Here, the mafia is in an even better situation than insiders, because they are actively manipulating the stock instead of just knowing how the stock will move. The incentives line up so that the mafia wants Z(1) to be as low as possible and Z(2) to be as high as possible. Both are accomplished by having the phases 1 and 2 end as late as possible in the race; as it gets closer to the finish, the odds tend to get more extreme: the probability that someone who’s behind will win gets lower, and the probability that someone who’s in the lead will win gets higher.

It will look awfully suspicious both to bettors and to law enforcement if you see one player buy and sell huge bets at such times. So the mafia would want to hire many bettors to do this, perhaps during slightly staggered times, and on much smaller scales as not to arouse suspicion. So the profit would be slightly variable, and the bettors would have to get their cut. It would also create more possible holes, more people who could talk to the police.
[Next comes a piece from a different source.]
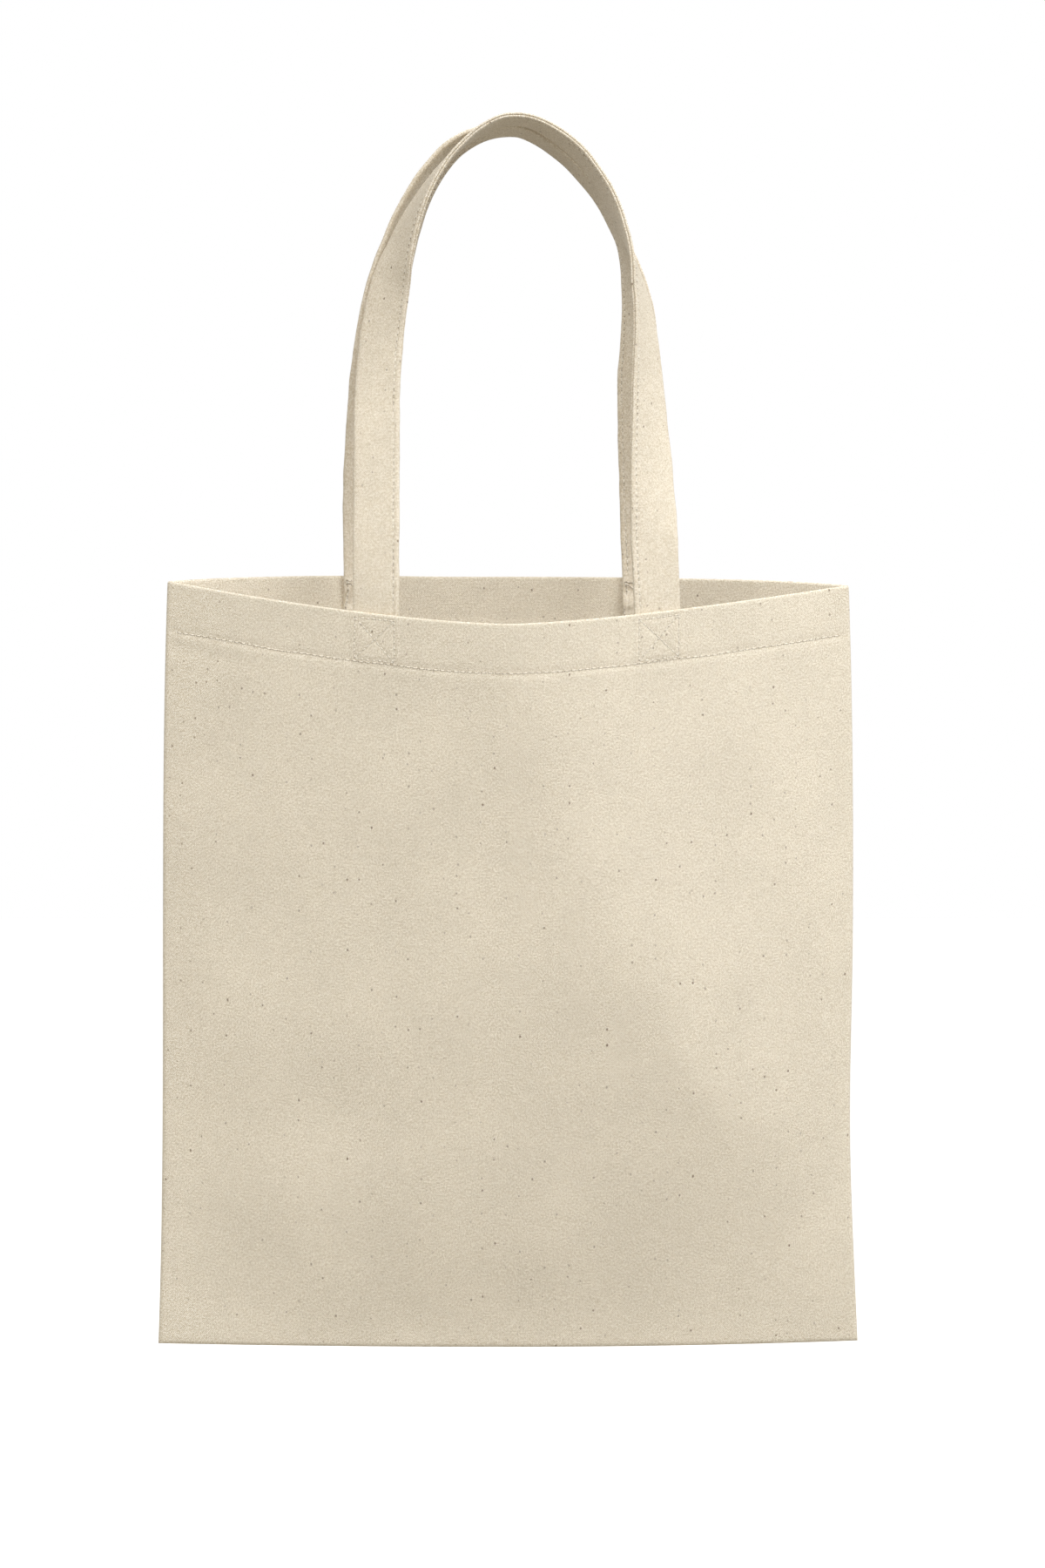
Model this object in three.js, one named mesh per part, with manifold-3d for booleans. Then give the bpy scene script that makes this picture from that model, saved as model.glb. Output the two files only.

Still, don’t you think the mafia boss would’ve preferred to take on that extra risk given to what happened?

This wouldn't have happened if the mafia had adopted this business model.

Of course, if the mafia had done this and hadn’t cared about whether or not JP would win or lose, we wouldn’t have gotten the awesome moment when Frisbee was saved, nor would we have gotten the epic finish with the planted bomb. So all in all, I guess it was for the best.